Many researchers use ArcGIS data science and deep learning tools to solve geospatial problems.
In this demo, Shannon shows how drone footage is used with predictive modeling tools in ArcGIS to conduct an automated and repeatable catfish survey.
What was once a manual and tedious process to detect and identify objects such as individual fish can now be automated to save time and effort.
Overview
Using ArcGIS Notebooks, Shannon demonstrates how to train a catfish detector model using a training set derived from ArcGIS Pro’s tools for full motion video.
The trained model effectively detects objects in an entire video and creates a .csv file containing the location and size of the detected objects in each frame of the video.
Demonstration
At a high level, Shannon covers the following workflow:
- Create training data
- Use the Motion Imagery toolset to extract .jpg files from multiplexed videos.
- Export selected frames as georeferenced images
- Count, measure, label, and map each object within georeferenced images and store results in a feature class
- Train a model
- Run the Export Training Data for Deep Learning tool
- Input extracted frames from Step 1 as input raster
- Input collected samples feature class
- Run the Train Deep Learning Model tool (or use SingleShotDetector from the ArcGIS API for Python’s arcgis.learn module)
- Conduct subsequent surveys
- Process drone video using the SingleShotDetector’s predict_video method
- View results, share and repeat!
Background: One researcher’s geospatial problem and solution
While Blue catfish (Ictalurus furcatus) are native to the Mississippi River drainage, they’ve been introduced over the last several decades to a multitude of other areas to encourage sport fishing.
Among reasons they’re popular for sport fishing – they’re uncommonly big (they can reach 50 pounds with regularity) and some say they’re outrageously scrumptious.
While in some circles they may be desirable, in others they’re a nuisance.
Characteristics such as their adaptability, sheer size, longevity, and tendency to rapidly overpopulate have contributed to their classification as a problematic and invasive species.
Perhaps most problematic is their undiscerning palate, which has in turn contributed to declining populations of Blue crabs (Callinectes sapidus) and other species.
This, of course, is concerning to conservationists and to commercial fisheries who have historically relied on their commercial viability.
To effectively study the blue catfish population, researchers use several methods.
Of them, electrofishing uses a non-invasive way to apply low voltage frequency to coax catfish from the river bottoms to the surface.
Once fish are visible at the surface, researchers can sample and quantify their population characteristics.
William Shuart from Virginia Commonwealth University Life Sciences has done such research. In his work, William used a drone to capture electrofishing in progress.
He used ArcGIS Pro to visualize, analyze, and georeference several frames of collected footage.
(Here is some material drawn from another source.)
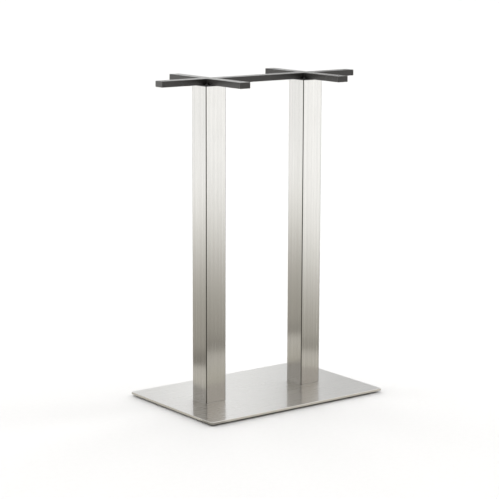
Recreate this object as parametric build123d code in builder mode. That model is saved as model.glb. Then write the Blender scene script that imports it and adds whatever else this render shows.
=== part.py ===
"""Bar-height table base in millimetres.

Two square stainless columns stand on a flat weighted base plate and carry a welded
black frame that a tabletop is screwed to. The plate stands on four levelling feet.
The origin is on the floor under the middle of the base, +X runs along the long side,
+Y from front to back and +Z up. Left is -X and front is -Y.
"""

import os

from build123d import *

os.makedirs("parts", exist_ok=True)

# ---- Driving dimensions ----------------------------------------------------------------

total_height = 1100.0
base_length = 725.0
base_depth = 475.0
base_corner = 5.0
floor_gap = 6.0

column_spacing = 405.0
column_width = 80.0
column_wall = 1.5
column_corner = 2.5
column_end_bevel = 0.8

rail_length = 800.0
crossbar_span = 400.0
bar_width = 40.0
bar_height = 20.0
bar_wall = 2.0
bar_corner = 1.5

# Base plate: a steel slab under a folded stainless cover.
slab_thickness = 6.0
cover_sheet = 1.5
cover_edge_radius = 1.4
slab_side_gap = 0.25

# Plates welded inside each column, and the frame's plate that rests on its top.
column_foot_thickness = 10.0
column_head_thickness = 6.0
inner_plate_gap = 0.2
mounting_plate_thickness = 3.0

# Countersunk M8 screws, from under the slab into the foot plate of a column.
base_screw_spacing = 50.0
base_screw_radius = 4.0
base_screw_length = 16.0
base_screw_head_radius = 7.7
base_screw_sink = 0.25
base_hole_radius = 4.5
base_sink_radius = 8.0
sink_angle = 90.0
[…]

Within each targeted frame, he identified and classified objects, stored attributes in a feature class as training data, and exported results using deep learning tools in ArcGIS.
From there, he used training data as input to run a predictive catfish detector model.
After validating the model’s results and efficacy, it could then be used with drone footage from subsequent electrofishing events. The results of each subsequent study could then be shared with key stakeholders, such as local anglers and conservationists concerned about species loss.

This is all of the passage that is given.